I am very late to the Heated Rivalry party, and that is because I resisted it until last week. On paper, the tale of two gay hockey players is tailor-made for me; there's a reason my friend Gautam likes to call me a fruit fly.** But in practice, I was put off by the hype. There's no better way to get me not to watch something than to tell me I need to watch it.

But — butt! — I succumbed at last, and okay, I get it. This is a show that is as bingeable as it is ruthlessly sexy. It is essentially six episodes of years-spanning montages interspersed with a few shots of men chasing a puck around the ice and innumerable scenes of its two leads getting naked and having their merry way with each other. This description may make the series sound like porn, and indeed, parts of it do qualify as softcore, but what distinguishes Heated Rivalry from porn — and many sexually explicit mainstream movies — is that the sex scenes function as effective storytelling. Over the course of the series its two protagonists progress from horny rivals to two men in love, and while that shift is communicated through dialogue, it's most vividly articulated by how they treat each other in the bedroom (and living room, and shower, and kitchen, and on and on and on). That's what made the show so unexpectedly moving for me, and also caused me to mourn what is frequently missing from sex scenes, namely narrative.

So often sex scenes, particularly straight ones, are inert, unsexy things that have nothing to say about the characters and everything to say about the (usually male) director. They're there for titillation, and while I have nothing against titillation, I prefer when it's original and/or weird and/or in service of something more substantive. Don't give me actors who look like they're undergoing a joint colonoscopy in a nudist colony. Or if you're going to, at least tell me a story. Or make me die laughing.

Which brings me to another thing that I found refreshing about Heated Rivalry — and, while we're at it, Pillion: butts! Specifically: male butts. Between the show and the movie (and, arguably, several seasons of Bridgerton), we're living in a buttissance (assissance?). Yes, film and TV have shown us many, particularly in more recent years, but not since the swimming hole scene in A Room With a View (if you know, you know) can I remember a more joyful, um, embrace of the naked male form, at least in mainstream culture. This may seem like a small thing, these butts, and in the grand scheme of things it very much is, but I will take gender equality anywhere I can find it, especially on the screen. How many times have we been shown boob after boob, for no apparent reason other than someone behind the camera enjoys looking at naked ladies?

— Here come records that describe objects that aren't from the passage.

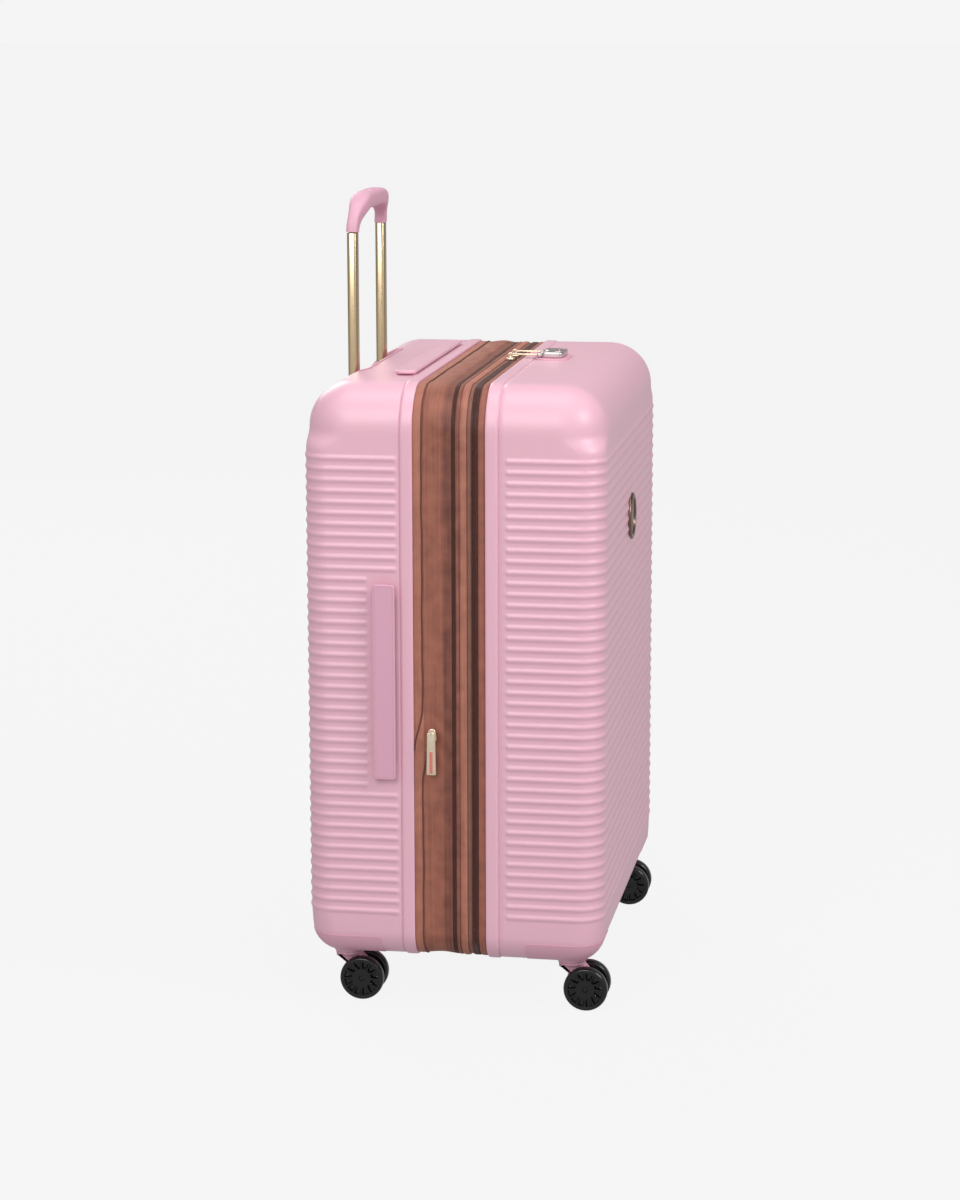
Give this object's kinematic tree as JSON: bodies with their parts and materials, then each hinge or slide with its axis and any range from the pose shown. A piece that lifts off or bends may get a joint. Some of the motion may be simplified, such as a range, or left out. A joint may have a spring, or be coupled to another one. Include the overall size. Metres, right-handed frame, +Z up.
{
  "type": "expandable spinner suitcase",
  "caption": "Upright hard-shell case in two ribbed halves with a cloth gusset, zips and lock, telescopic trolley handle, carry handles and swivelling twin-wheel casters.",
  "frame": {"origin": "on the floor, under the middle of the case", "axes": "+Z up, -Y to the front where the lid opens, +Y to the trolley side, -X to the side with the carry handle, +X to the hinge side"},
  "size_m": [0.509, 0.3375, 0.9015],
  "materials": {
    "pink_shell": "moulded, satin gloss",
    "pink_trim": "moulded, satin",
    "pink_handle": "soft-touch, satin",
    "copper_cloth": "fine woven polyester",
    "copper_zip": "coil zip on cloth tape",
    "gold_tube": "polished, anodised pale gold",
    "gold_zip_pull": "polished pale gold",
    "chrome_trim": "polished",
    "black_wheel": "gloss hub with a satin rubber tread",
    "channel_alloy": "drawn",
    "grey_plastic": "moulded",
    "steel": "turned"
  },
  "bodies": {
    "back_case": {"back_shell": "pink_shell", "back_gusset_strip": "copper_cloth", "expansion_panel": "copper_cloth", "trolley_well": "pink_trim", "trolley_channel_left": "channel_alloy", "trolley_channel_right": "channel_alloy", "channel_foot": "grey_plastic", "trolley_cover": "grey_plastic", "caster_housing_back_left": "pink_trim", "caster_housing_back_right": "pink_trim"},
    "zip_frame": {"expander_zip": "copper_zip", "zip_frame_strip": "copper_cloth", "main_zip_back": "copper_zip", "hinge_tape": "copper_cloth"},
    "lid": {"front_shell": "pink_shell", "front_gusset_strip": "copper_cloth", "main_zip_front": "copper_zip", "caster_housing_front_left": "pink_trim", "caster_housing_front_right": "pink_trim", "lock_base": "pink_trim", "lock_body": "chrome_trim", "front_badge": "chrome_trim"},
    "trolley_middle": {"middle_tube_left": "gold_tube", "middle_tube_right": "gold_tube"},
    "trolley_top": {"inner_tube_left": "gold_tube", "inner_tube_right": "gold_tube", "trolley_grip": "pink_trim"},
    "release_button": {"grip_button": "pink_trim"},
    "side_carry": {"side_handle": "pink_handle", "side_handle_stop_a": "steel", "side_handle_stop_b": "steel"},
    "top_carry": {"top_handle": "pink_handle", "top_handle_stop_a": "steel", "top_handle_stop_b": "steel"},
    "slider_1": {"main_slider_1": "gold_zip_pull"},
    "slider_2": {"main_slider_2": "gold_zip_pull"},
    "tab_1": {"main_pull_tab_1": "gold_zip_pull"},
    "tab_2": {"main_pull_tab_2": "gold_zip_pull"},
    "slider_expander": {"expander_slider": "gold_zip_pull"},
    "tab_expander": {"expander_pull_tab": "gold_zip_pull"},
    "lock_release": {"lock_button": "chrome_trim"},
    "dial_1": {"lock_dial_1": "chrome_trim"},
    "dial_2": {"lock_dial_2": "chrome_trim"},
    "dial_3": {"lock_dial_3": "chrome_trim"},
    "fork_back_left": {"caster_fork_back_left": "pink_trim", "caster_axle_back_left": "steel"},
    "spin_back_left_left": {"wheel_back_left_left": "black_wheel"},
    "spin_back_left_right": {"wheel_back_left_right": "black_wheel"},
    "fork_back_right": {"caster_fork_back_right": "pink_trim", "caster_axle_back_right": "steel"},
    "spin_back_right_left": {"wheel_back_right_left": "black_wheel"},
    "spin_back_right_right": {"wheel_back_right_right": "black_wheel"},
    "fork_front_left": {"caster_fork_front_left": "pink_trim", "caster_axle_front_left": "steel"},
    "spin_front_left_left": {"wheel_front_left_left": "black_wheel"},
    "spin_front_left_right": {"wheel_front_left_right": "black_wheel"},
    "fork_front_right": {"caster_fork_front_right": "pink_trim", "caster_axle_front_right": "steel"},
    "spin_front_right_left": {"wheel_front_right_left": "black_wheel"},
    "spin_front_right_right": {"wheel_front_right_right": "black_wheel"}
  },
  "joints": [
    {"name": "expansion", "type": "slide", "parent": "back_case", "child": "zip_frame", "axis": [0, 1, 0], "range_m": [0, 0.0322], "deforming": ["expansion_panel"]},
    {"name": "lid_hinge", "type": "hinge", "parent": "zip_frame", "child": "lid", "pos_m": [0.253, -0.02285, 0.385], "axis": [0, 0, 1], "range_deg": [0, 180], "deforming": ["hinge_tape"]},
    {"name": "trolley_stage_1", "type": "slide", "parent": "back_case", "child": "trolley_middle", "axis": [0, 0, 1], "range_m": [0, 0.2]},
    {"name": "trolley_stage_2", "type": "slide", "parent": "trolley_middle", "child": "trolley_top", "axis": [0, 0, 1], "range_m": [-0.19, 0]},
    {"name": "grip_button_press", "type": "slide", "parent": "trolley_top", "child": "release_button", "axis": [0, 0, -1], "range_m": [0, 0.003], "stiffness_N_per_m": 400, "springref_m": -0.003},
    {"name": "side_handle_lift", "type": "slide", "parent": "back_case", "child": "side_carry", "axis": [-1, 0, 0], "range_m": [0, 0.01]},
    {"name": "top_handle_lift", "type": "slide", "parent": "back_case", "child": "top_carry", "axis": [0, 0, 1], "range_m": [0, 0.01]},
    {"name": "swivel_back_left", "type": "hinge", "parent": "back_case", "child": "fork_back_left", "pos_m": [-0.205, 0.128, 0.0532], "axis": [0, 0, 1], "continuous": true},
    {"name": "roll_back_left_left", "type": "hinge", "parent": "fork_back_left", "child": "spin_back_left_left", "pos_m": [-0.219, 0.1105, 0.025], "axis": [1, 0, 0], "continuous": true},
    {"name": "roll_back_left_right", "type": "hinge", "parent": "fork_back_left", "child": "spin_back_left_right", "pos_m": [-0.191, 0.1105, 0.025], "axis": [1, 0, 0], "continuous": true},
    {"name": "swivel_back_right", "type": "hinge", "parent": "back_case", "child": "fork_back_right", "pos_m": [0.205, 0.128, 0.0532], "axis": [0, 0, 1], "continuous": true},
    {"name": "roll_back_right_left", "type": "hinge", "parent": "fork_back_right", "child": "spin_back_right_left", "pos_m": [0.191, 0.1105, 0.025], "axis": [1, 0, 0], "continuous": true},
    {"name": "roll_back_right_right", "type": "hinge", "parent": "fork_back_right", "child": "spin_back_right_right", "pos_m": [0.219, 0.1105, 0.025], "axis": [1, 0, 0], "continuous": true},
    {"name": "swivel_front_left", "type": "hinge", "parent": "lid", "child": "fork_front_left", "pos_m": [-0.205, -0.128, 0.0532], "axis": [0, 0, 1], "continuous": true},
    {"name": "roll_front_left_left", "type": "hinge", "parent": "fork_front_left", "child": "spin_front_left_left", "pos_m": [-0.219, -0.1455, 0.025], "axis": [1, 0, 0], "continuous": true},
    {"name": "roll_front_left_right", "type": "hinge", "parent": "fork_front_left", "child": "spin_front_left_right", "pos_m": [-0.191, -0.1455, 0.025], "axis": [1, 0, 0], "continuous": true},
    {"name": "swivel_front_right", "type": "hinge", "parent": "lid", "child": "fork_front_right", "pos_m": [0.205, -0.128, 0.0532], "axis": [0, 0, 1], "continuous": true},
    {"name": "roll_front_right_left", "type": "hinge", "parent": "fork_front_right", "child": "spin_front_right_left", "pos_m": [0.191, -0.1455, 0.025], "axis": [1, 0, 0], "continuous": true},
    {"name": "roll_front_right_right", "type": "hinge", "parent": "fork_front_right", "child": "spin_front_right_right", "pos_m": [0.219, -0.1455, 0.025], "axis": [1, 0, 0], "continuous": true},
    {"name": "slider_1_run", "type": "slide", "parent": "zip_frame", "child": "slider_1", "axis": [-1, 0, 0], "range_m": [0, 0.2]},
    {"name": "slider_2_run", "type": "slide", "parent": "zip_frame", "child": "slider_2", "axis": [1, 0, 0], "range_m": [0, 0.14]},
    {"name": "tab_1_flip", "type": "hinge", "parent": "slider_1", "child": "tab_1", "pos_m": [0.019, -0.02285, 0.7103], "axis": [-1, 0, 0], "range_deg": [0, 150]},
    {"name": "tab_2_flip", "type": "hinge", "parent": "slider_2", "child": "tab_2", "pos_m": [0.051, -0.02285, 0.7103], "axis": [-1, 0, 0], "range_deg": [0, 150]},
    {"name": "expander_slider_run", "type": "slide", "parent": "back_case", "child": "slider_expander", "axis": [0, 0, 1], "range_m": [-0.14, 0.28]},
    {"name": "expander_tab_swing", "type": "hinge", "parent": "slider_expander", "child": "tab_expander", "pos_m": [-0.2553, 0.0227, 0.3213], "axis": [0, 1, 0], "range_deg": [0, 150]},
    {"name": "dial_1_turn", "type": "hinge", "parent": "lid", "child": "dial_1", "pos_m": [0.028, -0.07775, 0.7108], "axis": [1, 0, 0], "continuous": true},
    {"name": "dial_2_turn", "type": "hinge", "parent": "lid", "child": "dial_2", "pos_m": [0.035, -0.07775, 0.7108], "axis": [1, 0, 0], "continuous": true},
    {"name": "dial_3_turn", "type": "hinge", "parent": "lid", "child": "dial_3", "pos_m": [0.042, -0.07775, 0.7108], "axis": [1, 0, 0], "continuous": true},
    {"name": "lock_button_press", "type": "slide", "parent": "lid", "child": "lock_release", "axis": [0, 0, -1], "range_m": [0, 0.0015], "stiffness_N_per_m": 300, "springref_m": -0.003}
  ]
}
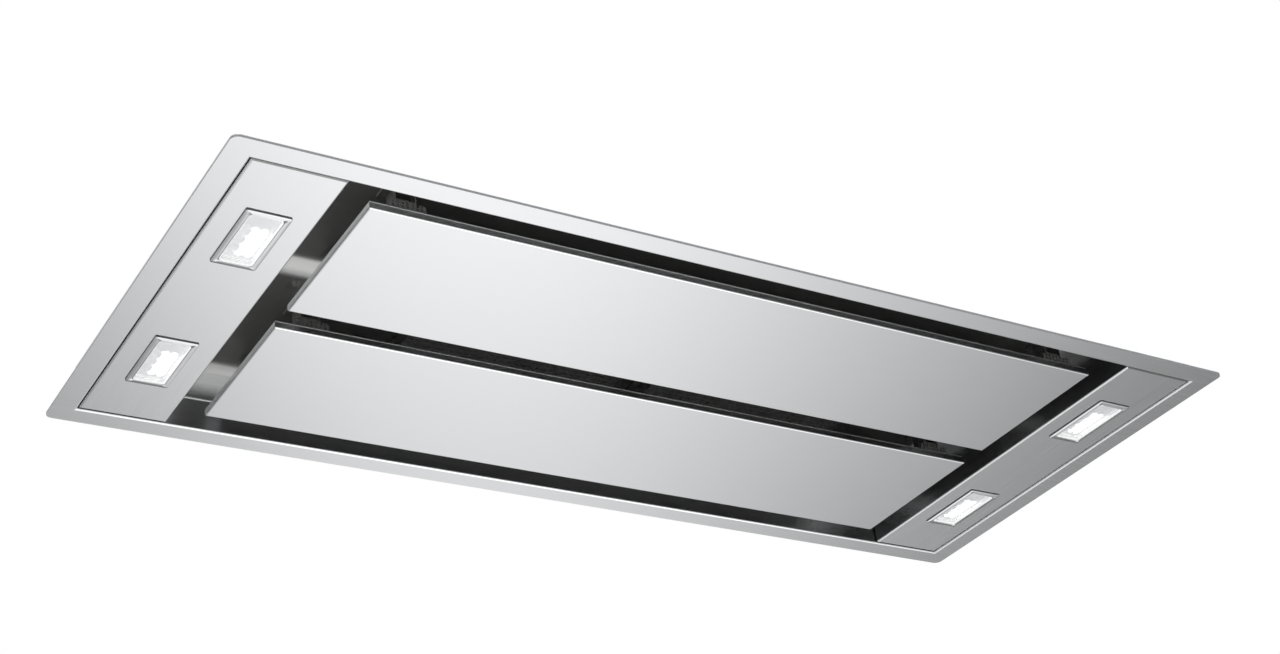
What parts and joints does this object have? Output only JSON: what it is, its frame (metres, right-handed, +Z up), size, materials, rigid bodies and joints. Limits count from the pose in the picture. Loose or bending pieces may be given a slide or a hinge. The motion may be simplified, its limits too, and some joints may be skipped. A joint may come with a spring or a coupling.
{
  "type": "ceiling range hood",
  "caption": "Recessed ceiling hood: brushed steel frame, hinged suction panels, rectangular lamps, grease filters and a blower in a sheet-metal housing.",
  "frame": {"origin": "centre of the four hanger holes, on the upper face of the hanger ears; the visible face is 142 mm below", "axes": "+X along the long side towards the duct outlet, +Y from the hinge edges of the panels to their catch edges, +Z up"},
  "size_m": [1.1, 0.49, 0.2856],
  "materials": {
    "stainless": "fine brushed grain along the hood, soft satin reflections",
    "polished_steel": "smooth dark polished steel that mirrors the panels",
    "backing_steel": "mill finish, slightly dull",
    "zinc_steel": "zinc-plated pressed steel",
    "magnet": "dark ferrite with a matt face",
    "filter_aluminium": "extruded channel, satin",
    "filter_mesh": "layered expanded mesh",
    "black_plastic": "fine moulded texture",
    "galvanised": "hot-dip galvanised sheet with a faint spangle",
    "wheel_metal": "pressed aluminium, slightly dull",
    "motor_paint": "dark stoved paint",
    "grey_plastic": "fine moulded texture",
    "circuit_board": "solder-resist green with dark parts",
    "lamp_bezel": "frosted silver-white plastic",
    "lamp_lens": "clear cover with a soft sheen",
    "lamp_diodes": "white board with lit diodes",
    "heat_sink": "die-cast, natural"
  },
  "bodies": {
    "hood_body": {"trim_frame": "stainless", "light_panel_left": "stainless", "light_panel_right": "stainless", "hinge_brackets": "zinc_steel", "hinge_pins": "zinc_steel", "catch_brackets": "zinc_steel", "catch_magnets": "magnet", "intake_deck": "polished_steel", "filter_frame_left": "filter_aluminium", "filter_frame_right": "filter_aluminium", "filter_mesh_left": "filter_mesh", "filter_mesh_right": "filter_mesh", "lower_housing": "galvanised", "motor_box": "galvanised", "scroll_wrap": "galvanised", "scroll_cheek_front": "galvanised", "scroll_cheek_rear": "galvanised", "outlet_transition": "galvanised", "motor_body": "motor_paint", "motor_spider": "zinc_steel", "duct_collar": "galvanised", "flap_pin": "zinc_steel", "hanger_brackets": "galvanised", "housing_screws": "zinc_steel", "control_box": "grey_plastic", "control_box_lid": "grey_plastic", "control_board": "circuit_board", "motor_capacitor": "black_plastic", "cable_gland": "grey_plastic", "lamp_bezel_front_left": "lamp_bezel", "lamp_lens_front_left": "lamp_lens", "lamp_board_front_left": "lamp_diodes", "lamp_sink_front_left": "heat_sink", "lamp_bezel_rear_left": "lamp_bezel", "lamp_lens_rear_left": "lamp_lens", "lamp_board_rear_left": "lamp_diodes", "lamp_sink_rear_left": "heat_sink", "lamp_bezel_front_right": "lamp_bezel", "lamp_lens_front_right": "lamp_lens", "lamp_board_front_right": "lamp_diodes", "lamp_sink_front_right": "heat_sink", "lamp_bezel_rear_right": "lamp_bezel", "lamp_lens_rear_right": "lamp_lens", "lamp_board_rear_right": "lamp_diodes", "lamp_sink_rear_right": "heat_sink"},
    "front_panel": {"suction_panel_front": "stainless", "panel_backing_front": "backing_steel", "hinge_leaves_front": "zinc_steel", "striker_plates_front": "zinc_steel"},
    "rear_panel": {"suction_panel_rear": "stainless", "panel_backing_rear": "backing_steel", "hinge_leaves_rear": "zinc_steel", "striker_plates_rear": "zinc_steel"},
    "fan": {"fan_wheel": "wheel_metal", "motor_shaft": "zinc_steel"},
    "front_flap": {"damper_flap_front": "wheel_metal"},
    "rear_flap": {"damper_flap_rear": "wheel_metal"},
    "left_latch": {"filter_latch_left": "black_plastic"},
    "right_latch": {"filter_latch_right": "black_plastic"}
  },
  "joints": [
    {"name": "front_panel_hinge", "type": "hinge", "parent": "hood_body", "child": "front_panel", "pos_m": [0, -0.1805, -0.121], "axis": [-1, 0, 0], "range_deg": [0, 90]},
    {"name": "rear_panel_hinge", "type": "hinge", "parent": "hood_body", "child": "rear_panel", "pos_m": [0, 0.027, -0.121], "axis": [-1, 0, 0], "range_deg": [0, 90]},
    {"name": "fan_spin", "type": "hinge", "parent": "hood_body", "child": "fan", "pos_m": [0, 0, 0.0157], "axis": [0, 1, 0], "continuous": true},
    {"name": "front_flap_swing", "type": "hinge", "parent": "hood_body", "child": "front_flap", "pos_m": [0.268, 0, 0.058], "axis": [0, 0, 1], "range_deg": [0, 75]},
    {"name": "rear_flap_swing", "type": "hinge", "parent": "hood_body", "child": "rear_flap", "pos_m": [0.268, 0, 0.058], "axis": [0, 0, -1], "range_deg": [0, 75]},
    {"name": "left_latch_slide", "type": "slide", "parent": "hood_body", "child": "left_latch", "axis": [0, 1, 0], "range_m": [0, 0.006]},
    {"name": "right_latch_slide", "type": "slide", "parent": "hood_body", "child": "right_latch", "axis": [0, 1, 0], "range_m": [0, 0.006]}
  ]
}
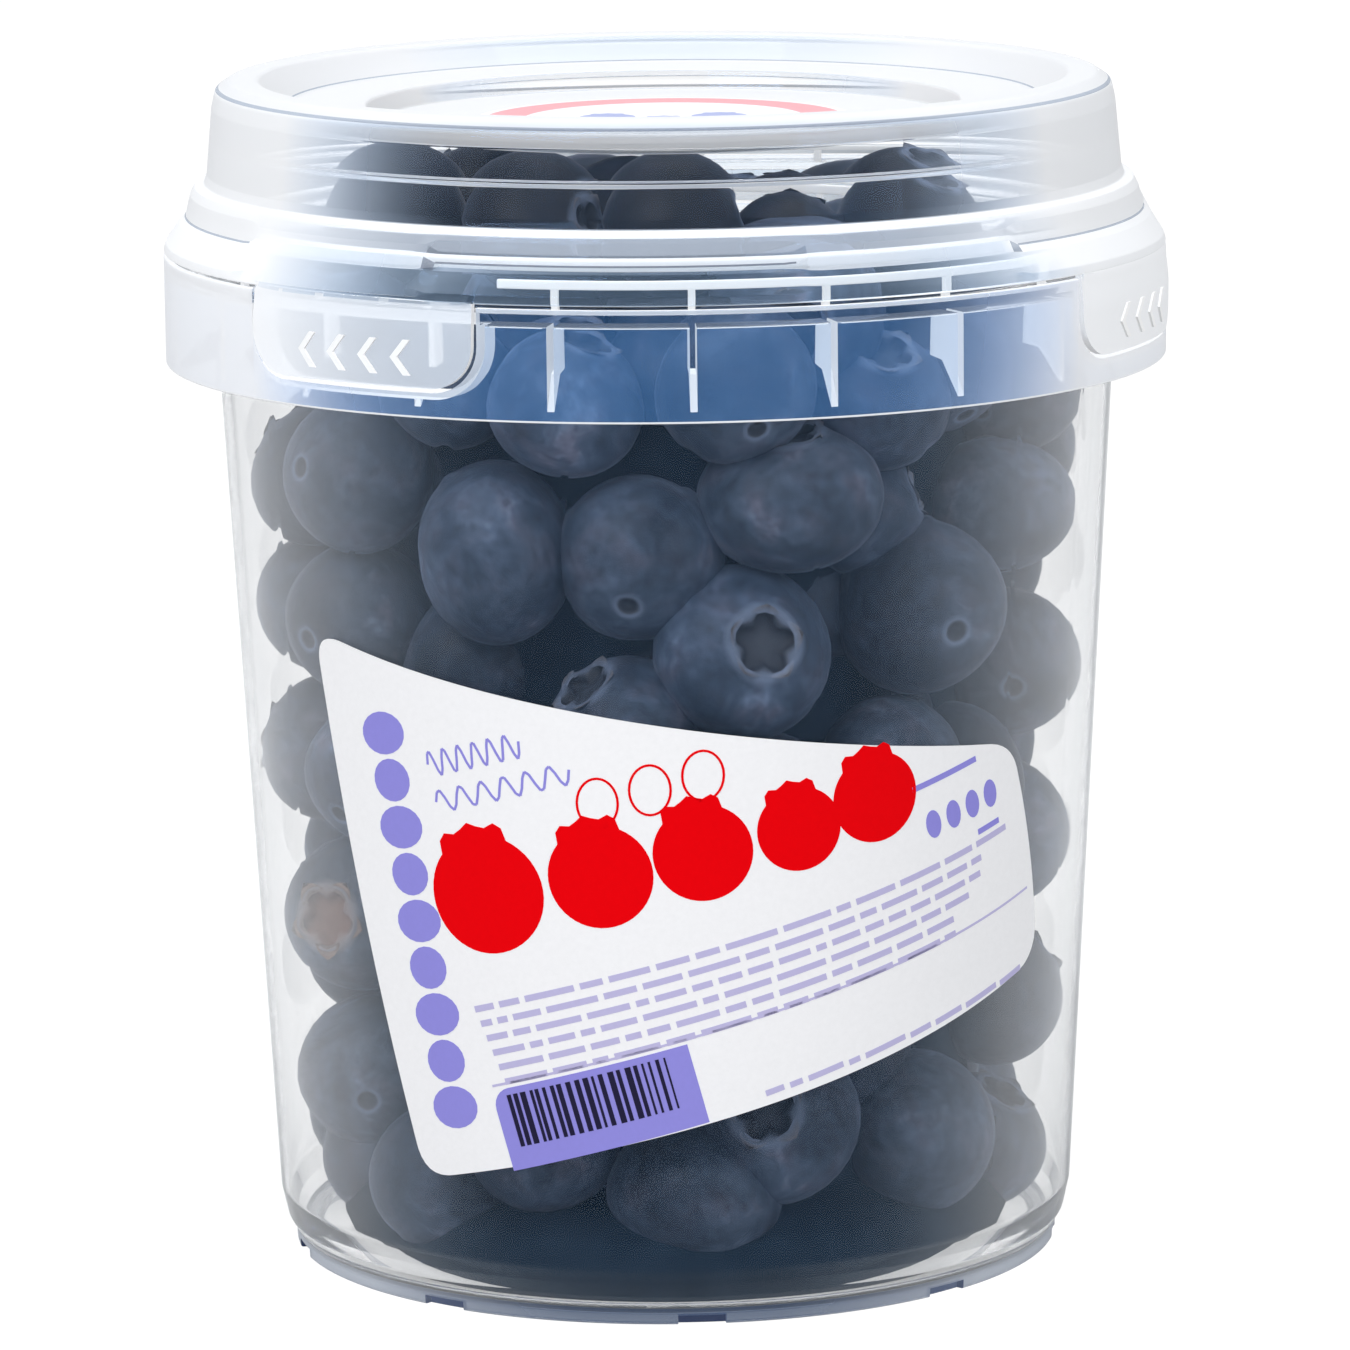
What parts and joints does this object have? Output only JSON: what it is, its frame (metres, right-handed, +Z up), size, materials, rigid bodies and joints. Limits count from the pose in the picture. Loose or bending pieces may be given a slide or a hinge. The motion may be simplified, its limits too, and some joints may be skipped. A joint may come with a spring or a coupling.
{
  "type": "punnet of blueberries",
  "caption": "Round clear plastic tub with a guard skirt and press-on lid with pull tabs, filled with loose blueberries under a slanted paper wrap label.",
  "frame": {"origin": "middle of the foot, on the plane the tub stands on", "axes": "+Z up along the tub's axis, the label faces -Y, +X to the right seen from the front"},
  "size_m": [0.118, 0.1184, 0.1395],
  "materials": {
    "clear_tub": "clear, slightly milky moulded plastic",
    "clear_lid": "clear moulded plastic, milkier on the pull tabs",
    "berry_skin": "dark blue fruit skin with a waxy bloom",
    "label_paper": "smooth coated white paper with printed fields of colour",
    "sticker_paper": "smooth coated paper, pale red"
  },
  "bodies": {
    "root": {"tub": "clear_tub", "lid": "clear_lid", "berries": "berry_skin", "side_label": "label_paper", "lid_sticker": "sticker_paper"}
  },
  "joints": []
}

How many times have men been allowed to keep their clothes on while women, for reasons completely unrelated to plot development, are required to misplace theirs?

It's not lost on me that both Pillion and Heated Rivalry are by and about gay men, and that it's historically been queer people who have pushed society towards a more nuanced and open understanding of sexuality and gender, to say nothing of how they're depicted on the screen and beyond. That evolution is inextricable from the stories told in Heated Rivalry and Pillion, and I'd say makes them all the more joyous. So I hope that the success of both the series and movie will beget more — more complicated love stories, more sex scenes that have something interesting to say about their characters — and, of course, more butts.

*With apologies to my parents, who are probably reading this.

**To borrow Carrie Fisher's terminology, I prefer fag moll.